Courtney, we think at first as a Paris Hilton-esque airhead. Early on she uses young Dave on a flight for a mile-high quickie, which simultaneously excites and disgusts him. But we discover that she is not only cynical but revolted by wealth and we suspect, by herself. From our initial superficial dislike of her, we now feel much more sympathetic.

The strength of the research for this series is manifest in Ravan. A British-Iranian reporter who is both one of the 140 and tasked to film proceedings by Ferrell and Rubinstein. It is unique to have an iranian-origin character, let alone one from the overseas diaspora. Yet her character doesn’t seem tokenistic in any way. She just seems like a badass, and it makes you think “fair play to the writer for fleshing out a unique character from a complicated society where women achieve a much higher level of education than men and but have been oppressed over  last few decades”.  She gets the attention of Deacon, a second-amendment hillbilly who hears voices and who turns up to the party with a truck-load of guns, falling in love with her too.  Once again, our first impressions about him are challenged.

Williams does an exemplary job developing quite a big group of characters, though perhaps the weakest character in the ensemble is Akira – a zany Japanese artist and cult leader who wrote a book which paralleled the events of the series. Meta. The idea is good, unfortunately the character himself is rather annoying.
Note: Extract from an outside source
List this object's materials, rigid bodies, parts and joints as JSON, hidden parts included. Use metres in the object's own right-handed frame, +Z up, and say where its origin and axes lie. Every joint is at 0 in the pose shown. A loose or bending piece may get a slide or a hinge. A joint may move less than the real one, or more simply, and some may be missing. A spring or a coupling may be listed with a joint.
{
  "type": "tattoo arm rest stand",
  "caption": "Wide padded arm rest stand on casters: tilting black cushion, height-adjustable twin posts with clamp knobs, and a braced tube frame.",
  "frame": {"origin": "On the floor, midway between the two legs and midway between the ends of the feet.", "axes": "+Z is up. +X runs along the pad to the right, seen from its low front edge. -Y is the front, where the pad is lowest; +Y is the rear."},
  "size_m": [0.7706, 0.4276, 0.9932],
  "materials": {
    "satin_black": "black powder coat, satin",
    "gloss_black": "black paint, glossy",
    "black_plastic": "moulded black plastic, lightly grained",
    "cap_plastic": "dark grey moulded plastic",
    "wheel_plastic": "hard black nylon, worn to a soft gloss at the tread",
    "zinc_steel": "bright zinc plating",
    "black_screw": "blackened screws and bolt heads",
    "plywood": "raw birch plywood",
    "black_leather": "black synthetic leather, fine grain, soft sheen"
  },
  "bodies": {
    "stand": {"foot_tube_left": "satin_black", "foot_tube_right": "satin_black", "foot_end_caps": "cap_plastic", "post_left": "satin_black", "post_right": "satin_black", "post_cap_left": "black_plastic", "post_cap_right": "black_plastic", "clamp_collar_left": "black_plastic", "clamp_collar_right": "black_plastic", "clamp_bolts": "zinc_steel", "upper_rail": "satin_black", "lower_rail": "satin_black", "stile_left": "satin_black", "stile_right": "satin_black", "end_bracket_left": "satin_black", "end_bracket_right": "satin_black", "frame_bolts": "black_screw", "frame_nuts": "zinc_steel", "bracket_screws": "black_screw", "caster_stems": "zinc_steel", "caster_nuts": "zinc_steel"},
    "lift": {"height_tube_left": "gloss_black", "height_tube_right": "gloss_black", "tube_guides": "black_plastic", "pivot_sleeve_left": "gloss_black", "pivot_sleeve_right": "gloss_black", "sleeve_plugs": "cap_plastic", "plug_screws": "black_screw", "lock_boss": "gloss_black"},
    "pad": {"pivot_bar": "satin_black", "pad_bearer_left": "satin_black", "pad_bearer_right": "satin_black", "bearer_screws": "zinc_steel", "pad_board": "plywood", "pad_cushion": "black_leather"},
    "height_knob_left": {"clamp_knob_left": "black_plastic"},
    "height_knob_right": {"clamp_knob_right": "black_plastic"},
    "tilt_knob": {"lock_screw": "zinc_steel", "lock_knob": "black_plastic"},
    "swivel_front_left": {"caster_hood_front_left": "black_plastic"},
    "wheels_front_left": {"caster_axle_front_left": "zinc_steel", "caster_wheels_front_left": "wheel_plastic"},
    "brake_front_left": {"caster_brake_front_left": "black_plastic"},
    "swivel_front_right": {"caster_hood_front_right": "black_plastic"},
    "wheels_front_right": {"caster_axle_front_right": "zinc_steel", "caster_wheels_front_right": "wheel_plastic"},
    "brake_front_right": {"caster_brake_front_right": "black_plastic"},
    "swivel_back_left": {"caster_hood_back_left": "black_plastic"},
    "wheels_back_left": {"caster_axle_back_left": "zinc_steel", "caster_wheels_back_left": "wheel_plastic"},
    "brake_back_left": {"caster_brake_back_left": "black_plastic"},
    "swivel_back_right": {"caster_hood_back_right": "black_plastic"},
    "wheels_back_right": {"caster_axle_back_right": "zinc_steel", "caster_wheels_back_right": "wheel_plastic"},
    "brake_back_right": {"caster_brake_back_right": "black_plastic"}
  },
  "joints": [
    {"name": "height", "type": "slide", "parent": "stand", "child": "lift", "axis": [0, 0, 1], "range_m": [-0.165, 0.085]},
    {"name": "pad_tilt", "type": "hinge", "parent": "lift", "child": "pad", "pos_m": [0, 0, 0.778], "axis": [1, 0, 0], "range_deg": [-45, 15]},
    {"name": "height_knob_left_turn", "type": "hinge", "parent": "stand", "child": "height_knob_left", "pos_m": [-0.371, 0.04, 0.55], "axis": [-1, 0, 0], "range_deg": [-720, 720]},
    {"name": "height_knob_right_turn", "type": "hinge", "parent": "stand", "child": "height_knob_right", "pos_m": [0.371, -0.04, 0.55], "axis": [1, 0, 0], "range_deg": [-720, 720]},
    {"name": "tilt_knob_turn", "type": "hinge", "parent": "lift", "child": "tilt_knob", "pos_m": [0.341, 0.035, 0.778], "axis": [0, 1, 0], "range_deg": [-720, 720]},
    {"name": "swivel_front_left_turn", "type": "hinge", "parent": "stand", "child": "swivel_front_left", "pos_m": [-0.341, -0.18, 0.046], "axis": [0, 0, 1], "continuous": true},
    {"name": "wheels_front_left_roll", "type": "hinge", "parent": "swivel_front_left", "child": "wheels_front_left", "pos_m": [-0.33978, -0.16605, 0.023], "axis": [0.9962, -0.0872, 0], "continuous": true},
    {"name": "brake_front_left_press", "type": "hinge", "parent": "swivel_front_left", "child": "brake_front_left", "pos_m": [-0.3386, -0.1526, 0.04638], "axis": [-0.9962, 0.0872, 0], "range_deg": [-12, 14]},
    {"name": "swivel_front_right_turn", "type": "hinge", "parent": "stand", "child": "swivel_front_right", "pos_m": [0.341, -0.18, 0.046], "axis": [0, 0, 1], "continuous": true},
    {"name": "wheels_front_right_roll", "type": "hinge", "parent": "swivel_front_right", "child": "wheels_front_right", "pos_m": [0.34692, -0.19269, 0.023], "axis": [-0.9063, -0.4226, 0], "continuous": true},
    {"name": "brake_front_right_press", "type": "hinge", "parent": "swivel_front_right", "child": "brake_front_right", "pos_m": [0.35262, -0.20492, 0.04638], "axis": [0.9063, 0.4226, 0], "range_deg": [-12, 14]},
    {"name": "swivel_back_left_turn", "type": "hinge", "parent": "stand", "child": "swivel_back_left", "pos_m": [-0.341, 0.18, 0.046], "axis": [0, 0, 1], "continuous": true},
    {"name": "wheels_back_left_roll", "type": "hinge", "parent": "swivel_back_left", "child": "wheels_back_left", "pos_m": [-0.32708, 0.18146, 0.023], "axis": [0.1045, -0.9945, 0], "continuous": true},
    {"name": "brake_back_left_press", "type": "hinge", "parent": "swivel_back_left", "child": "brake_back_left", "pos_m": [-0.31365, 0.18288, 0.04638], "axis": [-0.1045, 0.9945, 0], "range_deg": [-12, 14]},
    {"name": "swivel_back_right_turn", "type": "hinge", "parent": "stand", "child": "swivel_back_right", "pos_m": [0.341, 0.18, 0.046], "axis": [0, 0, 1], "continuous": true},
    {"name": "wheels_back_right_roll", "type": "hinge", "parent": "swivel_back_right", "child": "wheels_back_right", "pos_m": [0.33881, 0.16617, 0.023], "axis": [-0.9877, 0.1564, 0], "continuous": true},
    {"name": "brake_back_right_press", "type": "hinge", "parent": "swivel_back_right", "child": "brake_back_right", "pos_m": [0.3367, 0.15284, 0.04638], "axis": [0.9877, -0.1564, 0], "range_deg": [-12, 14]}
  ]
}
The art from Dowling is also very good, with the complexity of the characters’ emotions conveyed very clearly.   His backgrounds are beautiful and the colour palette draws you into the world that he and Williams have created.

It is still “early days” in this series but even despite its outlandish plot and characters, there feels an eerily powerful grounding in the real world.  The unique narrative has grabbed my attention in a way that very few other series have – Personally “Y:The Last Man”, “The Walking Dead” and “Chew” have done the same.